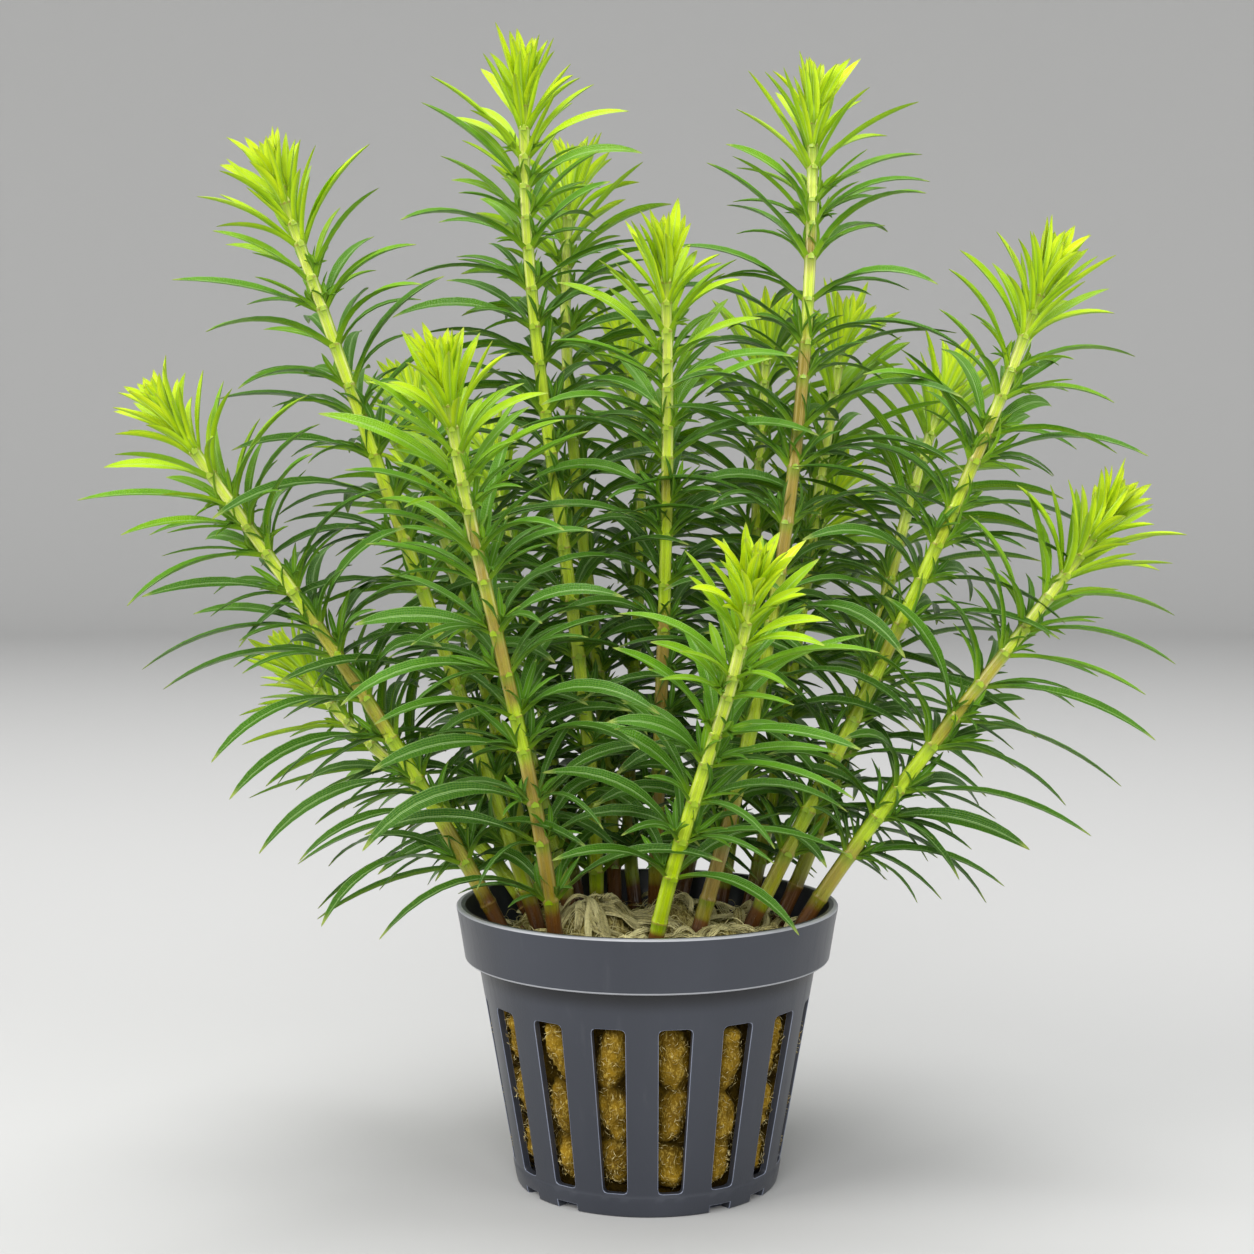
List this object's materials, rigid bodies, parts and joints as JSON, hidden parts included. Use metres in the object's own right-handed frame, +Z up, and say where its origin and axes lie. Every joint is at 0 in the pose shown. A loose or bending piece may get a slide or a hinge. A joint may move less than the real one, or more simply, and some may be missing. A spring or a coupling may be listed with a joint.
{
  "type": "potted pogostemon deccanensis",
  "caption": "Aquarium stem plant with whorls of narrow arching leaves and bright crowns, rooted in rock wool in a slotted net pot.",
  "frame": {"origin": "the centre of the pot's flat underside, on the surface that the pot stands on", "axes": "+Z up along the pot's axis; -Y is the front, as pictured; +X to the right seen from the front"},
  "size_m": [0.1381, 0.095, 0.1498],
  "materials": {
    "pot_plastic": "satin moulded blue-grey polypropylene, paler along its edges",
    "rock_wool": "matt damp mineral wool, ochre with pale loose fibres",
    "leafy_stem": "fresh satin plant tissue, lime green at the crowns, deep green on old leaves, brown at the feet"
  },
  "bodies": {
    "root": {"net_pot": "pot_plastic", "rock_wool": "rock_wool", "stem_01": "leafy_stem", "stem_02": "leafy_stem", "stem_03": "leafy_stem", "stem_04": "leafy_stem", "stem_05": "leafy_stem", "stem_06": "leafy_stem", "stem_07": "leafy_stem", "stem_08": "leafy_stem", "stem_09": "leafy_stem", "stem_10": "leafy_stem", "stem_11": "leafy_stem", "stem_12": "leafy_stem", "stem_13": "leafy_stem", "stem_14": "leafy_stem", "stem_15": "leafy_stem", "stem_16": "leafy_stem", "stem_17": "leafy_stem", "stem_18": "leafy_stem", "stem_19": "leafy_stem"}
  },
  "joints": []
}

YOUR TASK:
In the listing, find each line with the string "origin" and copy it.

TASK SOLUTION:
List this object's materials, rigid bodies, parts and joints as JSON, hidden parts included. Use metres in the object's own right-handed frame, +Z up, and say where its origin and axes lie. Every joint is at 0 in the pose shown. A loose or bending piece may get a slide or a hinge. A joint may move less than the real one, or more simply, and some may be missing. A spring or a coupling may be listed with a joint.
  "frame": {"origin": "the centre of the pot's flat underside, on the surface that the pot stands on", "axes": "+Z up along the pot's axis; -Y is the front, as pictured; +X to the right seen from the front"},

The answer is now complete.